Le CD est la partie visible du modèle économique des rappeurs, les projets leur permettent d’avoir une actualité qui va entrainer des vues, des ventes de T-Shirts, des rotations radio pour les plus chanceux, des tournées, des showcases et quelques ventes de CD. En attendant le retour d’une rémunération suffisante des albums, lors de l’adoption massive du streaming, ce qui compte désormais est la visibilité. C’est pour cette raison que certains rappeurs privilégient YouTube à Deezer/Spotify alors que la monétisation y est 8 fois inférieure, mais une vidéo YouTube va toucher un plus large public. Pour le moment les rappeurs continuent de miser sur la vente d’albums, mais nul doute qu’avec la chute des ventes et l’accélération des sorties (« un projet tous les 6 mois sinon on t’oublie » dit Alonzo) nous verrons apparaitre des mixtapes gratuites comme chez les cainris : comptant exclusivement sur la visibilité et le streaming pour générer de l’argent. De là à voir un impact sur la contenu il n’y a qu’un pas.
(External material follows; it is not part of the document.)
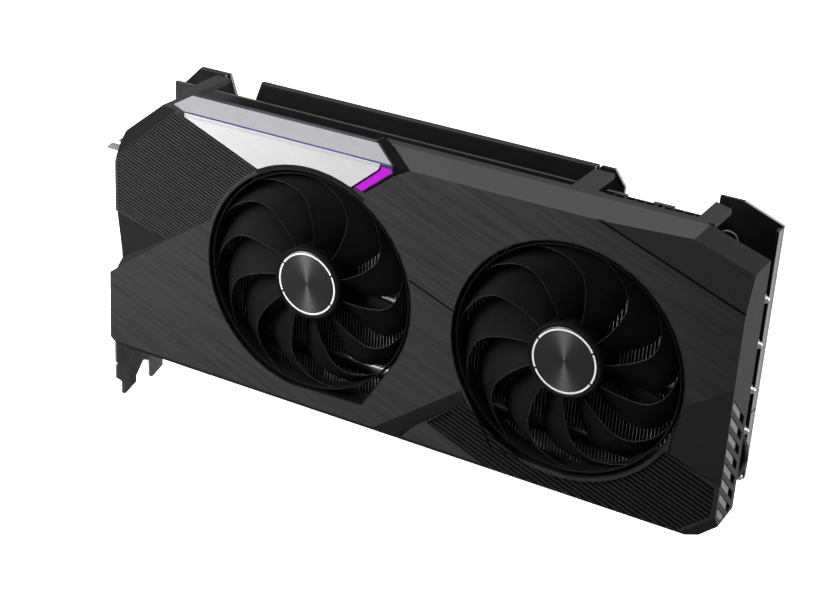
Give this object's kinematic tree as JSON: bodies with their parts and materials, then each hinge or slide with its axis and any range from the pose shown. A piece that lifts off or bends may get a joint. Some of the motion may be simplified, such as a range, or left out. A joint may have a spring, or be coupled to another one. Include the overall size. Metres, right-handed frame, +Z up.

En attendant que les chiffres du streaming soient pris en compte dans les charts (en cours d’adoption) seuls quelques rappeurs touchant un public plus féminin ou type ménagères (salut Gims!) n’auront pas à rougir de leurs ventes. Le public se focalise sur un mauvais indicateur faute de mieux (et les rappeurs ont fait l’erreur de médiatiser cet indicateur). La musique a changé nous sommes à un âge de l’accès, l’achat ne sert plus à écouter un album mais à soutenir un artiste. Pensez-y quand vous irez sur YouTube écouter le « prochain rappeur à la mode ».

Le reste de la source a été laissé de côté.